Akibat aksinya ini, Prabowo sempat diperiksa oleh tim yang dikenal dengan Dewan Kehormatan Perwira (DKP) yang beranggotakan jenderal-jenderal senior. Mereka adalah Jenderal Subagyo Hadi Siswoyo sebagai ketua dan enam anggota berpangkat letnan jenderal, yaitu Djamari Chaniago, Fachrul, Yusuf Kartanegara, Agum Gumelar, Arie J. Kumaat, dan Susilo Bambang Yudhoyono. Dewan Kehormatan Perwira akhirnya memutuskan untuk memberhentikan Prabowo Subianto dari dinas militer.
Meskipun demikian, Prabowo Subainto memang belum sempat diadili secara hukum dalam kasus ini.
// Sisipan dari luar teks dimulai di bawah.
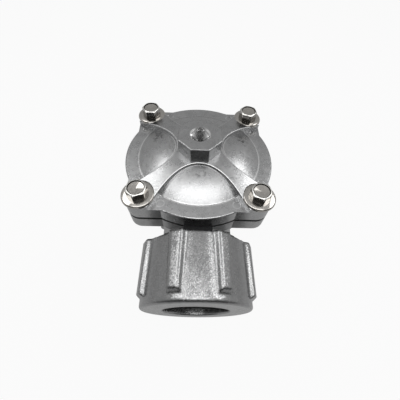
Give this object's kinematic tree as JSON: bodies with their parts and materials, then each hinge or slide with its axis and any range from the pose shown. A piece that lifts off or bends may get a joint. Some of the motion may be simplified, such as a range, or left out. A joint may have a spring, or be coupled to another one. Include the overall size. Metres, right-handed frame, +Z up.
{
  "type": "pulse valve",
  "caption": "Right-angle diaphragm pulse valve with a bolted cover, a pilot port and a ribbed compression nut on its inlet and outlet for plain pipe.",
  "frame": {"origin": "centre of the outlet nut's end face, on the outlet axis, where the valve stands", "axes": "+Z up along the outlet axis and square to the cover's flange; the inlet points along -Y; +X to the right when looking at the inlet"},
  "size_m": [0.088, 0.1265, 0.1102],
  "materials": {
    "cover_casting": "smooth die-cast aluminium, slightly glossy",
    "body_casting": "plain die-cast aluminium",
    "nut_casting": "shot-blasted die-cast aluminium with a fine sparkling grain",
    "stainless": "bright stainless steel",
    "plated_steel": "zinc-plated steel",
    "spring_steel": "drawn stainless spring wire",
    "rubber": "black moulded nitrile rubber",
    "nylon": "natural nylon"
  },
  "bodies": {
    "valve_body": {"body": "body_casting", "cover": "cover_casting", "diaphragm": "rubber", "closing_spring": "spring_steel", "cover_bolt_front_left": "stainless", "cover_bolt_front_right": "stainless", "cover_bolt_back_left": "stainless", "cover_bolt_back_right": "stainless", "cover_washer_front_left": "stainless", "cover_washer_front_right": "stainless", "cover_washer_back_left": "stainless", "cover_washer_back_right": "stainless"},
    "diaphragm_set": {"diaphragm_top_plate": "plated_steel", "diaphragm_seat_disc": "nylon", "diaphragm_rivet": "plated_steel"},
    "inlet_gland": {"inlet_thrust_ring": "plated_steel", "inlet_seal": "rubber"},
    "inlet_nut_body": {"inlet_nut": "nut_casting"},
    "outlet_gland": {"outlet_thrust_ring": "plated_steel", "outlet_seal": "rubber"},
    "outlet_nut_body": {"outlet_nut": "nut_casting"}
  },
  "joints": [
    {"name": "diaphragm_lift", "type": "slide", "parent": "valve_body", "child": "diaphragm_set", "axis": [0, 0, 1], "range_m": [0, 0.007], "stiffness_N_per_m": 1500, "springref_m": -0.008, "deforming": ["diaphragm", "closing_spring"]},
    {"name": "inlet_nut_turn", "type": "hinge", "parent": "inlet_gland", "child": "inlet_nut_body", "pos_m": [0, -0.0825, 0.0619], "axis": [0, -1, 0], "range_deg": [-270, 3960]},
    {"name": "inlet_nut_travel", "type": "slide", "parent": "valve_body", "child": "inlet_gland", "axis": [0, -1, 0], "range_m": [-0.0015, 0.022]},
    {"name": "outlet_nut_turn", "type": "hinge", "parent": "outlet_gland", "child": "outlet_nut_body", "pos_m": [0, 0, 0], "axis": [0, 0, -1], "range_deg": [-270, 3960]},
    {"name": "outlet_nut_travel", "type": "slide", "parent": "valve_body", "child": "outlet_gland", "axis": [0, 0, -1], "range_m": [-0.0015, 0.022]}
  ],
  "couplings": [
    {"joint": "inlet_nut_travel", "follows": "inlet_nut_turn", "m_per_rad": 0.00031831},
    {"joint": "outlet_nut_travel", "follows": "outlet_nut_turn", "m_per_rad": 0.00031831}
  ]
}
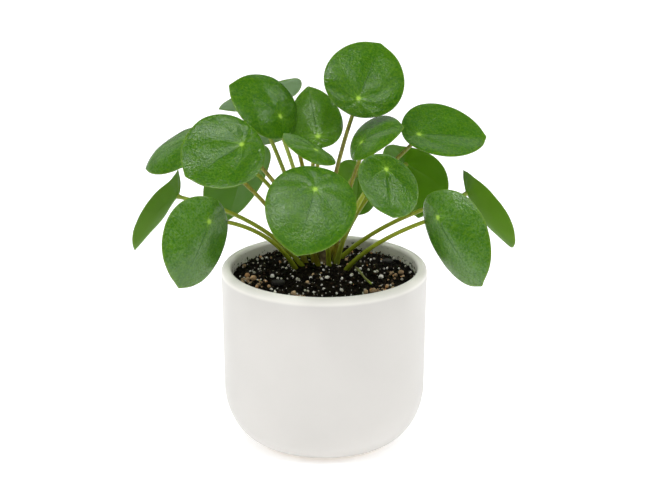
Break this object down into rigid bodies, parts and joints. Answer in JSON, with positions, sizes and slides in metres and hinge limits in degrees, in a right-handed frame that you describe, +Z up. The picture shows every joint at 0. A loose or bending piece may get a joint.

Rekomendasi DPR pada 2009 agar pemerintah membentuk pengadilan HAM ad hoc dan mengusut kasus penculikan 13 aktivis yang masih hilang pun tak berjalan hingga saat ini. Pemerintahan Presiden Jokowi justru memilih jalur non hukum dengan membentuk Tim penyelesaian nonyudisial pelanggaran HAM berat (PPHAM) melalui Keppres No.17/2022.